Reproduce exactly the lines from the line with "if empty is" through the line with "# a dark room", both included, and no other lines.

☆ ☆ ☆ ☆

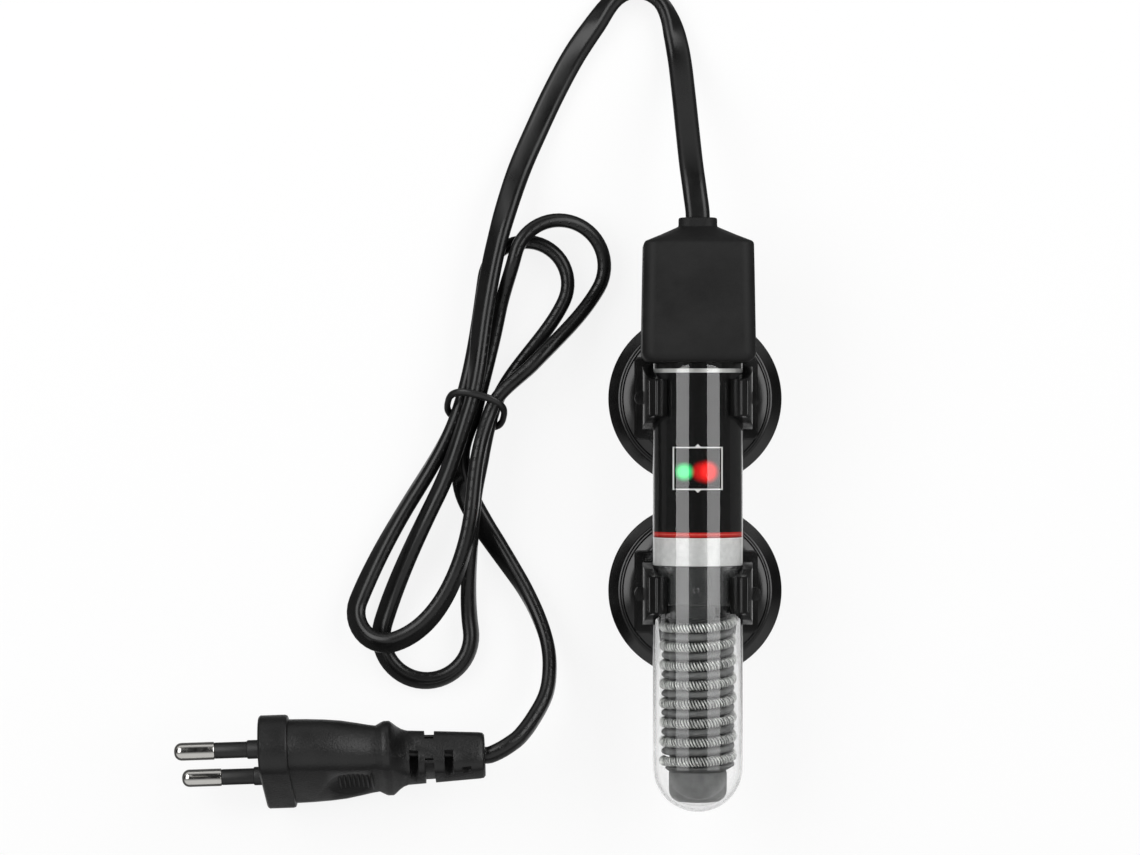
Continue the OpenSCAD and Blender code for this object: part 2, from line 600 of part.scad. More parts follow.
// Turns of the winding and of the thread between them; fall is along the tube, towards the tip
function helix(r, d, turns, y, sides) = [for (i = [0:turns*curl_rings]) let (
    a = 360*i/curl_rings, c = [r*cos(a), y - coil_pitch*a/360, axis_h + r*sin(a)],
    out = [cos(a), 0, sin(a)], dir = unit([-r*sin(a), -coil_pitch/(2*PI), r*cos(a)]))
    [for (q = round_section(d, sides)) c + q.x*out + q.y*cross(dir, out)]];
module heating_coil() color([0.62, 0.62, 0.62])
    skin(helix(coil_r, coil_wire_d, winding_turns, coil_top, 6));

// The left lead ends at the winding's lower end, the right one at its upper end
function lead_end(side) = side < 0 ? coil_end : coil_top;
module lead_bore(side) translate([side*lead_x, 0, lead_z]) on_axis(lead_end(side) - lead_past - 0.1)
    cylinder(d = lead_d + 2*slip_fit, h = nose_y - lead_end(side) + lead_past + 1);
module terminal(side, d, from, to) translate([side*from, lead_end(side), axis_h])
    rotate([0, side*90, 0]) cylinder(d = d, h = to - from);
module ceramic_core() color([0.5, 0.5, 0.5]) {
    difference() {
        union() {
            on_axis(foot_y - 0.1) cylinder(d = core_root_d, h = nose_y - foot_y + 0.05);
            on_axis(foot_y - core_foot_l) rotate_extrude() {
                polygon([[0, 0], for (a = [0:15:90]) [core_foot_d/2 - core_foot_r*(1 - sin(a)),
                    core_foot_r*(1 - cos(a))], [core_foot_d/2, core_foot_l], [0, core_foot_l]]);
            }
        }
        for (side = [-1, 1]) {
            lead_bore(side);
            terminal(side, terminal_d + 2*slip_fit, lead_x, core_foot_d);
        }
    }
    skin(helix(thread_r, thread_d, winding_turns - 1, coil_top - coil_pitch/2, 6));
}

module heater_leads() color([0.7, 0.7, 0.72]) for (side = [-1, 1])
    translate([side*lead_x, 0, lead_z]) on_axis(lead_end(side) - lead_past)
        cylinder(d = lead_d, h = board_y + 3 - lead_end(side) + lead_past);

// A terminal stops short of the winding by the sag of its flat-sided turns
terminal_end = coil_r - coil_wire_d/2 - terminal_d/2*tan(180/curl_rings) - slip_fit;
module element_terminals() color([0.8, 0.65, 0.35]) for (side = [-1, 1])
    terminal(side, terminal_d, lead_x + lead_d/2 + slip_fit, terminal_end);

module bracket(y) translate([0, y, 0]) difference() {
    union() {
        translate([0, 0, plate_z]) rounded_bar(plate_w, plate_l, plate_t, 1);
        translate([0, -clip_l/2, axis_h]) rotate([-90, 0, 0]) cylinder(r = clip_r, h = clip_l);
        translate([-clip_r, -clip_l/2, plate_z + plate_t/2])
            cube([2*clip_r, clip_l, axis_h - plate_z - plate_t/2]);
        for (s = [-1, 1]) translate([s*clip_r, 0, axis_h - clip_r + 4]) intersection() {
            cylinder(r = tab_reach, h = clip_r - 4);
            translate([-tab_reach, -tab_l/2, 0]) cube([2*tab_reach, tab_l, clip_r]);
        }
    }
    translate([0, -clip_l, axis_h]) rotate([-90, 0, 0]) cylinder(r = bore_r, h = 2*clip_l);
    translate([-leg_gap/2, -clip_l, plate_top]) cube([leg_gap, 2*clip_l, axis_h - plate_top]);
    translate([0, clip_l, axis_h]) rotate([90, 0, 0]) linear_extrude(2*clip_l)
        polygon([[0, 0], 2*clip_r*[sin(mouth_angle/2), cos(mouth_angle/2)],
                 2*clip_r*[-sin(mouth_angle/2), cos(mouth_angle/2)]]);
    for (s = [-1, 1]) translate([-2*clip_r, 0, axis_h]) rotate([90, 0, 90])
        linear_extrude(4*clip_r) polygon([
            [s*(clip_l/2 + 2), -clip_r*0.35], [s*(clip_l/2 + 0.3), -clip_r*0.35],
            [s*(clip_l/2 - lip_step*0.1), -clip_r*0.1], [s*(lip_l/2 + lip_step*0.5), clip_r*0.21],
            [s*(lip_l/2 + lip_step*0.15), clip_r*0.43], [s*lip_l/2, clip_r*0.54],
            [s*lip_l/2, clip_r + eps], [s*(clip_l/2 + 2), clip_r + eps]]);
    translate([0, 0, plate_z - eps]) cylinder(r = neck_d/2 + running_fit, h = plate_t + 2*eps);
}
module upper_bracket() color([0.14, 0.14, 0.15]) bracket(upper_y);
module lower_bracket() color([0.14, 0.14, 0.15]) bracket(lower_y);

rim_t = 0.8;
step_h = 0.35;      // height of the fine rings on the cup's back
module suction_cup(y) translate([0, y, 0]) {
    r = cup_d/2;
    hub = hub_d/2;
    wall = r - hub;
    top = plate_top + 2*slip_fit;
    rotate_extrude($fn = 96) polygon([
        [0, hollow_h], [hub*0.5, hollow_h*0.93], [hub, hollow_h*0.55], [r - seat_w - 1, 0.5], [r - seat_w, 0],
        [r, 0], [r, rim_t], [r - wall*0.36, rim_t + cup_h*0.17], [r - wall*0.36, rim_t + cup_h*0.17 + step_h],
        [r - wall*0.55, rim_t + cup_h*0.24 + step_h], [r - wall*0.55, rim_t + cup_h*0.24],
        [hub + 0.4, cup_h*0.52], [hub, cup_h*0.6], [hub - 0.6, cup_h*0.68],
        [hub*0.6, cup_h*0.76], [neck_d/2 + 2.6, cup_h], [neck_d/2, cup_h],
        [neck_d/2, top], [button_d/2, top], [button_d/2, top + button_h*0.45],
        [button_d/2 - 1, top + button_h*0.85], [button_d/4, top + button_h], [0, top + button_h]]);
}
module upper_suction_cup() color([0.1, 0.1, 0.11]) suction_cup(upper_y);
module lower_suction_cup() color([0.1, 0.1, 0.11]) suction_cup(lower_y);

module cord_lead() color([0.13, 0.13, 0.13])
    swept(lead_route, flat_eight, [0, 1, 0], heading(lead_end_dir));
module cord_hank() color([0.13, 0.13, 0.13])
    swept(hank_route, flat_six, heading(lead_end_dir), heading(tail_start_dir));
module cord_tail() color([0.13, 0.13, 0.13])
    swept(tail_route, flat_eight, heading(tail_start_dir), -heading(plug_turn));

// The tie is a band round the bundle, leaning so that its front is nearer the cap
tie_room = 0.4;
tie_corner_r = 1.6;
tie_block = 40;         // larger than the bundle
strand_span = 7.9;      // from the first strand's middle to the last one's
tie_turn = -14;
tie_tilt = -28;
tie_span = strand_span + cord_t + 2*tie_room;
tie_rise = upper_layer - lower_layer + cord_w + 2*tie_room - 0.4;
module at_tie() translate([tie_at.x, tie_at.y, (upper_layer + lower_layer)/2]) children();
module tie_bar(wall) at_tie() rotate([0, 0, tie_turn]) rotate([-90, 0, 0])
    translate([0, 0, -tie_block/2])
        rounded_bar(tie_span + 2*wall, tie_rise + 2*wall, tie_block, tie_corner_r + wall);
module cord_tie() color([0.08, 0.08, 0.08]) difference() {
    intersection() {
        tie_bar(tie_t);
        at_tie() rotate([0, 0, tie_turn - 2]) rotate([tie_tilt, 0, 0])
            translate([-tie_block/2, -tie_w/2, -tie_block/2]) cube([tie_block, tie_w, tie_block]);
    }
    tie_bar(0);
}

// Outline of the plug as [along, width, thickness], from the flange's face to the cord
plug_sections = [
    [flange_l, flange_w - 2.3, flange_t - 1.7],
    [flange_l + plug_body_l*0.5, flange_w - 5.6, flange_t - 2.4],
    [flange_l + plug_body_l*0.765, flange_w - 11.3, flange_t - 3.7]];
module plug_slab(x, w, t) translate([x, 0, 0]) rotate([0, 90, 0])
    rounded_bar(w, t, 0.2, half_round(t), $fn = 28);
relief_w = 13;
relief_t = 10.4;
relief_end_w = 10.4;
relief_end_t = 8.8;
module plug_shell() {
    hull() {
        plug_slab(0, flange_w - 1, flange_t - 1);
        plug_slab(0.6, flange_w, flange_t);
        plug_slab(flange_l - 0.8, flange_w, flange_t);
    }
    hull() {
        plug_slab(flange_l - 1, plug_sections[0][1], plug_sections[0][2]);
        plug_slab(plug_sections[1].x, plug_sections[1][1], plug_sections[1][2]);
    }
    hull() {
        plug_slab(plug_sections[1].x, plug_sections[1][1], plug_sections[1][2]);
        plug_slab(plug_sections[2].x, plug_sections[2][1], plug_sections[2][2]);
    }
    hull() {
        plug_slab(plug_sections[2].x, plug_sections[2][1], plug_sections[2][2]);
        plug_slab(relief_x - 4.2, flange_w - 8.4, flange_t - 2.2);
        plug_slab(relief_x - 2.6, flange_w - 8.4, flange_t - 2.2);
        plug_slab(relief_x, relief_w + 3, relief_t);
    }
    hull() {
        plug_slab(relief_x - 0.5, relief_w, relief_t);
        plug_slab(plug_l - 0.2, relief_end_w, relief_end_t);
    }
}
insert_l = 8;
insert_x = 1.6;         // moulding in front of the insert
insert_cover = 3;       // moulding over its sides
insert_past = 3.4;      // the insert's reach past the pins' middles
slot_w = 1.9;           // width of the first slot of the strain relief
slot_pitch = 5.6;
core_bore_x = flange_l + insert_l - 1.4;
core_reach = plug_l - core_bore_x;
core_splay = atan((pin_pitch*0.36 - core_gap/2)/core_reach);
module plug_core(s, d, l, start) translate([plug_l + start, 0, s*core_gap/2])
    rotate([0, -90 + s*core_splay, 0]) cylinder(d = d, h = l);
module insert_block(room) translate([insert_x + room, -flange_t/2 + insert_cover + room,
    -pin_pitch/2 - insert_past + room])
    cube([insert_l + 3 - 2*room, flange_t - 2*insert_cover - 2*room, pin_pitch + 2*insert_past - 2*room]);
module relief_slots() for (i = [0:2]) let (x = relief_x + 2 + i*slot_pitch, d = slot_w - 0.15*i) {
    for (s = [-1, 1]) translate([x, s*(relief_t/2 + 0.4), 0])
        cube([d, 5, relief_w*0.7], center = true);
    for (s = [-1, 1]) translate([x + slot_pitch/2, 0, s*(relief_w/2 + 0.2)])
        cube([d, relief_t + 2, 4.4], center = true);
}
module plug_body() color([0.14, 0.14, 0.14]) on_plug() difference() {
    plug_shell();
    insert_block(0);
    for (s = [-1, 1]) {
        translate([-eps, 0, s*pin_pitch/2]) rotate([0, 90, 0]) cylinder(d = root_d, h = 2.2 + eps);
        plug_core(s, core_wire_d + 2*slip_fit, core_reach + 1.5, 0.8);
    }
    relief_slots();
}
module plug_insert() color([0.86, 0.85, 0.82]) on_plug() difference() {
    insert_block(slip_fit);
    for (s = [-1, 1]) {
        translate([0, 0, s*pin_pitch/2]) rotate([0, 90, 0]) cylinder(d = root_d + 0.02, h = 2.25);
        translate([0, 0, s*pin_pitch/2]) rotate([0, 90, 0]) cylinder(d = pin_d, h = 9.4);
        plug_core(s, core_wire_d + 2*slip_fit, core_reach + 1.5, 0.8);
    }
}
module plug_cores() color([0.5, 0.3, 0.15]) on_plug() for (s = [-1, 1]) intersection() {
    plug_core(s, core_wire_d, core_reach + 1.4, 0.8);
    translate([0, -5, -20]) cube([plug_l - 0.05, 10, 40]);
}
// A pin and its sleeve, turned round the pin's axis; the sleeve's collar sits in the flange
module turned_on_pin(s) on_plug() translate([0, 0, s*pin_pitch/2]) rotate([0, -90, 0])
    rotate_extrude(convexity = 4) children();
module plug_pin(s) turned_on_pin(s)
    polygon([[0, -9.3], [pin_d/2 - 0.01, -9.3], [pin_d/2 - 0.01, -2.3], [sleeve_d/2 - 0.5, -2.3],
        [sleeve_d/2 - 0.5, sleeve_l], [pin_d/2, sleeve_l], [pin_d/2, pin_l - 1.6],
        for (a = [0:15:90]) [pin_d/2 - 1.6 + 1.6*cos(a), pin_l - 1.6 + 1.6*sin(a)], [0, pin_l]]);
module pin_sleeve(s) turned_on_pin(s)
    polygon([[sleeve_d/2 - 0.48, -2.2], [root_d/2 - 0.01, -2.2], [root_d/2 - 0.01, root_l],
        [sleeve_d/2, root_l], [sleeve_d/2, sleeve_l - 0.02], [sleeve_d/2 - 0.48, sleeve_l - 0.02]]);
module left_pin() color([0.8, 0.8, 0.82]) plug_pin(1);
module right_pin() color([0.8, 0.8, 0.82]) plug_pin(-1);
module left_sleeve() color([0.12, 0.12, 0.12]) pin_sleeve(1);
module right_sleeve() color([0.12, 0.12, 0.12]) pin_sleeve(-1);

glass_tube();
rubber_cap();
seal_ring();
tube_stopper();
cord_grip();
inlet_cord();
supply_cores();
label_sleeve();
circuit_board();
green_lamp();
red_lamp();
lamp_resistors();
thermostat_frame();
fixed_contact();
snap_magnet();
setting_screw();
bimetal_blade();
moving_contact();
element_holder();
ceramic_core();
heating_coil();
heater_leads();
element_terminals();
upper_bracket();
lower_bracket();
upper_suction_cup();
lower_suction_cup();
cord_lead();
cord_hank();
cord_tail();
cord_tie();
plug_body();
plug_insert();
plug_cores();
left_pin();
right_pin();
left_sleeve();
right_sleeve();
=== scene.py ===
import math
import bpy
from mathutils import Matrix, Vector


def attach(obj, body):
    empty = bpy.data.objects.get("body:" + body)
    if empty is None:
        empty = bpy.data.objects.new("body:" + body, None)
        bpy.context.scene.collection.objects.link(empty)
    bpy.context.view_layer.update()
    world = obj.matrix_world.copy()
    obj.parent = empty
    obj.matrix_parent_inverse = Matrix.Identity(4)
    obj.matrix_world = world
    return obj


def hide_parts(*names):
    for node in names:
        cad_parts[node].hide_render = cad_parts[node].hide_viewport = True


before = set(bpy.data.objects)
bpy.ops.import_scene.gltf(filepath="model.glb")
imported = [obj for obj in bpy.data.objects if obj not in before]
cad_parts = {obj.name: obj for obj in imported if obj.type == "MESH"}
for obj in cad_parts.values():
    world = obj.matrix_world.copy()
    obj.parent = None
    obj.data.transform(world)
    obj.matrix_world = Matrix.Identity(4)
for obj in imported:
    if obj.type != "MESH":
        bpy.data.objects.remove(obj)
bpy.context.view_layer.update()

# The studio: a white board under the heater and two tall soft boxes, one on each side of it,
# whose light fades towards the tip of the glass. The board keeps a soft shadow. Reflections show
# a dark room with light cards low at both ends, and the board bright only from straight above.


def linear(code):
    """An sRGB hex colour as linear RGBA."""
    parts = [int(code[i:i + 2], 16) / 255 for i in (1, 3, 5)]
    return [c / 12.92 if c <= 0.04045 else ((c + 0.055) / 1.055) ** 2.4 for c in parts] + [1.0]


def emptied(owner):
    """Turns on the shader nodes of a material, lamp or world, and clears them."""
    owner.use_nodes = True
    owner.node_tree.nodes.clear()
    return owner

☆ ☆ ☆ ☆

RESULT
    if empty is None:
        empty = bpy.data.objects.new("body:" + body, None)
        bpy.context.scene.collection.objects.link(empty)
    bpy.context.view_layer.update()
    world = obj.matrix_world.copy()
    obj.parent = empty
    obj.matrix_parent_inverse = Matrix.Identity(4)
    obj.matrix_world = world
    return obj


def hide_parts(*names):
    for node in names:
        cad_parts[node].hide_render = cad_parts[node].hide_viewport = True


before = set(bpy.data.objects)
bpy.ops.import_scene.gltf(filepath="model.glb")
imported = [obj for obj in bpy.data.objects if obj not in before]
cad_parts = {obj.name: obj for obj in imported if obj.type == "MESH"}
for obj in cad_parts.values():
    world = obj.matrix_world.copy()
    obj.parent = None
    obj.data.transform(world)
    obj.matrix_world = Matrix.Identity(4)
for obj in imported:
    if obj.type != "MESH":
        bpy.data.objects.remove(obj)
bpy.context.view_layer.update()

# The studio: a white board under the heater and two tall soft boxes, one on each side of it,
# whose light fades towards the tip of the glass. The board keeps a soft shadow. Reflections show
# a dark room with light cards low at both ends, and the board bright only from straight above.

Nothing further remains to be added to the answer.